The functionality is quite impressive, but it comes with no user interface. Microsoft simply lets other vendors hook into their functionality via APIs, and that’s what Archive360 has done with its Archive2Azure product. Customers who use Archive2Azure to archive data to Azure will be able to leverage this functionality to search the full text of the transcribed content.
Storage Switzerland discussed Archive360’s FastCollect (previously called Archive2Anywhere) in a previous briefing note. The product is able to pull data out of various archives and store it in the cloud, placing it into a unified archive with federated search. But now customers storing their archives in Azure can perform very complex queries against the content of those archives.
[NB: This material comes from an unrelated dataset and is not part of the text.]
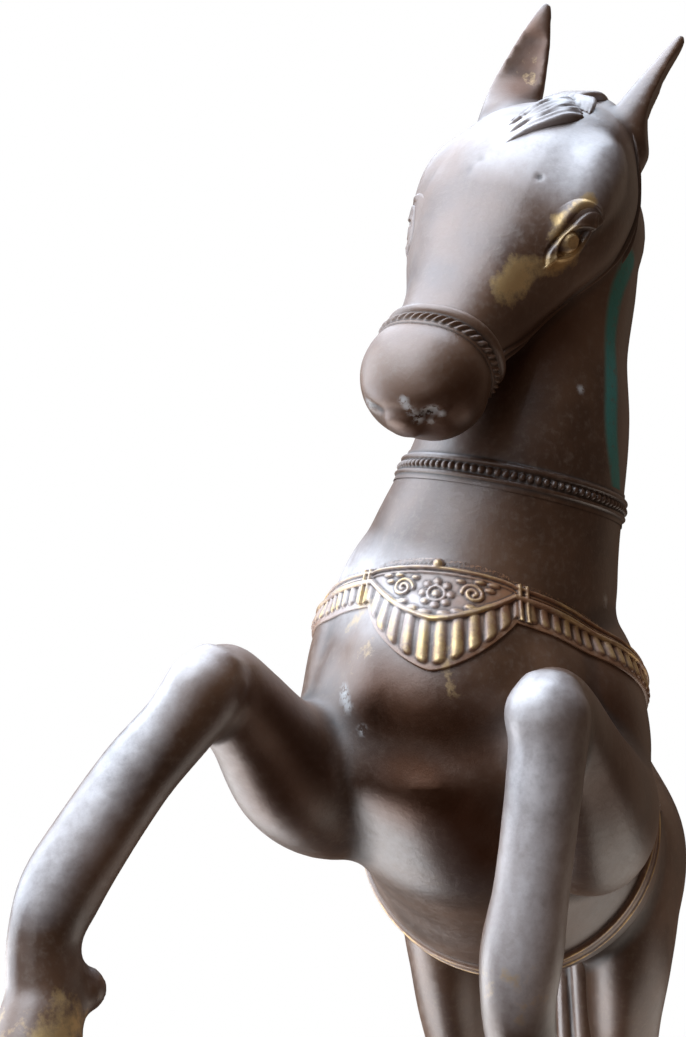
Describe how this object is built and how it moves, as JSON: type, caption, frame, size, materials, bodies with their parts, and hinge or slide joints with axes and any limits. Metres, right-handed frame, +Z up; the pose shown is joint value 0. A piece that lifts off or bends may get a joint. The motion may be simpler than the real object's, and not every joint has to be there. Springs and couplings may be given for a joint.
{
  "type": "horse sculpture",
  "caption": "Cast metal horse rearing on its hind legs with raised forelegs, in bridle, breast collar, girth and saddle, on a low moulded plinth.",
  "frame": {"origin": "middle of the plinth's underside", "axes": "+Z up, the horse faces -Y and its left side is towards +X"},
  "size_m": [0.3358, 0.6312, 0.9051],
  "materials": {
    "bronze": "dark brown patinated cast bronze, satin, with rubbed yellow edges",
    "plinth_bronze": "dark brown patinated cast bronze, satin"
  },
  "bodies": {
    "root": {"horse": "bronze", "plinth": "plinth_bronze"}
  },
  "joints": []
}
One excellent example was when the Archive360 representative searched for a particular phrase in a video. Not only did the search find videos with that phrase, the interface took us right to the point in the video where that phrase was uttered. The product can produce a transcription of any audio or video segment archived to the product. In addition, it can also produce real-time transcription translation in up to 53 languages.
StorageSwiss Take
The possibilities this opens up are hard to fathom. Most companies already have a dearth of video and audio content. They also often have analytics products that can analyze trends in large sets of data. Imagine the possibilities of marrying these two technologies. In addition, companies required to keep video and audio for regulatory purposes can now have more ease in searching that content in the event of an electronic discovery request.